Von Glück und Frieden
Musiker Heinz Ratz spielte mit seiner Band im Flüchtlingscamp in der Üfest bei Woltersdorf
Heinz Ratz ist ein Musiker, dem das Elend der Welt nicht egal ist. Mit seiner Band „Strom und Wasser“ hat er sich für viele Anliegen engagiert, in den vergangenen Jahren besonders für Flüchtlinge. Am Sonntag spielte er auf dem Gelände der Woltersdorfer Üfest.

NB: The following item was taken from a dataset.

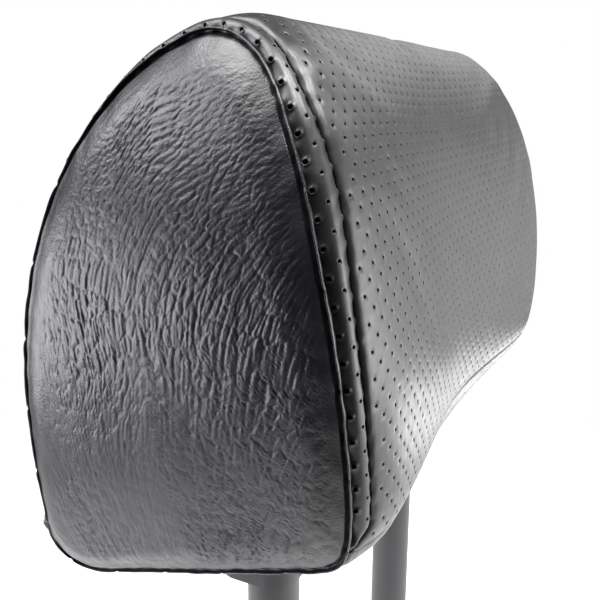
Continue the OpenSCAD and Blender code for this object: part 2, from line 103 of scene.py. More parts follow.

st Woltersdorf. Die Sonne strahlt, die KLP zieht unzählige Menschen in idyllische Gärten, wo es schöne Dinge, leckere Sachen und manchmal auch Musik gibt. Woltersdorf liegt eher abseits der kulturellen Trampelpfade und die Üfest samt Flüchtlingscamp liegt noch mal abseits von Woltersdorf. Dort, inmitten von nichts als Landschaft, leben nun also Menschen, die vor Krieg, Ungerechtigkeit und Perspektivlosigkeit geflohen sind, und können nichts tun, außer warten. Ja, es gibt Essen, Helfer, Betreuer und es fallen keine Bomben, das ist gut, aber es gibt eben nichts zu tun.
Bis Sonntag: Heinz Ratz ist ein Musiker, dem das Elend der Welt nicht egal ist. Mit seiner Band „Strom und Wasser“ hat er sich für viele Anliegen engagiert, in den vergangenen Jahren besonders für Flüchtlinge. In Zusammenarbeit mit Pro Asyl und einigen bekannten Kollegen tourte er durch diverse Flüchtlingslager und lernte dort Musiker aus allen Ländern kennen, die ihn teilweise begleiteten. Dafür wurde er vielfach ausgezeichnet und gelobt, auch von den Politikern, die gleichzeitig dabei waren, die Asylgesetze zu verschärfen. Ja, die Welt ist voller Gründe, zu verzagen. Aber es gibt noch mehr Gründe, weiterzumachen. Und so kam die Band, auf Einladung der Helfer in Lüchow-Dannenberg, für ein Konzert in das Camp bei der Üfest.
Es hätte sicher voller sein können, als die vielleicht 200 Menschen, die sich auf dem weitläufigen Gelände eingefunden hatten, aber das ist nicht der Punkt. Es war für Helfer und Bewohner des Camps ein Tag, an dem etwas passiert und an dem sie etwas zu tun hatten. Sie sind, so heißt es im Text eines Syrers, „wie der Strand, nicht ganz im Meer, nicht ganz am Land“. Sie werden nicht gebraucht und kaum gesehen, doch hier und heute ist das anders. Schon am Vortag haben die Frauen gekocht, der ASB hat Zelte aufgebaut, der Wirt vom „Tandure“ aus Lüchow, einst selbst ein Flüchtling, gab Unterstützung, die Spedition Süßmilch einen Anhänger für die Bühne – es war etwas los, man konnte etwas tun, wurde gebraucht und gesehen. Am Eingang stehen freundliche Security-Leute, Kinder spielen Frisbee oder Fußball, Flüchtlinge aus anderen Orten kommen mit ihren Unterstützern, Essen und Getränke gegen Spende und natürlich die Band.
Die Lieder sind einfach, handeln vom Glück, und was es dazu braucht, oder von den coolen Leuten, und warum die niemand braucht. Jamila, eine schwarze Frau aus Hamburg, singt ein Lied von der Elfenbeinküste, wo sie vielleicht herstammt. Abbas, ein Rapper aus Ghana, sorgt erst für härtere Töne, um später ganz entspannt im Reggae-Rhythmus von Frieden und Harmonie zu singen. Es ist wie ein normales Konzert, es spielt eine Band, man kann CDs kaufen.
Aber es ist nicht sehr laut, man kann herumgehen und mit Menschen sprechen, die schon lange nicht mehr gefragt wurden, denen schon lange niemand mehr zuhören wollte. Man kann ihre Gesichter sehen und wie manche von ihnen – ein bisschen zaghaft vielleicht – beginnen zu tanzen und für ein paar Augenblicke einfach nur leben. Ja, es hätten mehr Leute kommen können. Ja, ab Montag geht das Warten weiter und ja, so ein Konzert ändert nichts an der Lage. Oder vielleicht doch? Zumindest ein bisschen?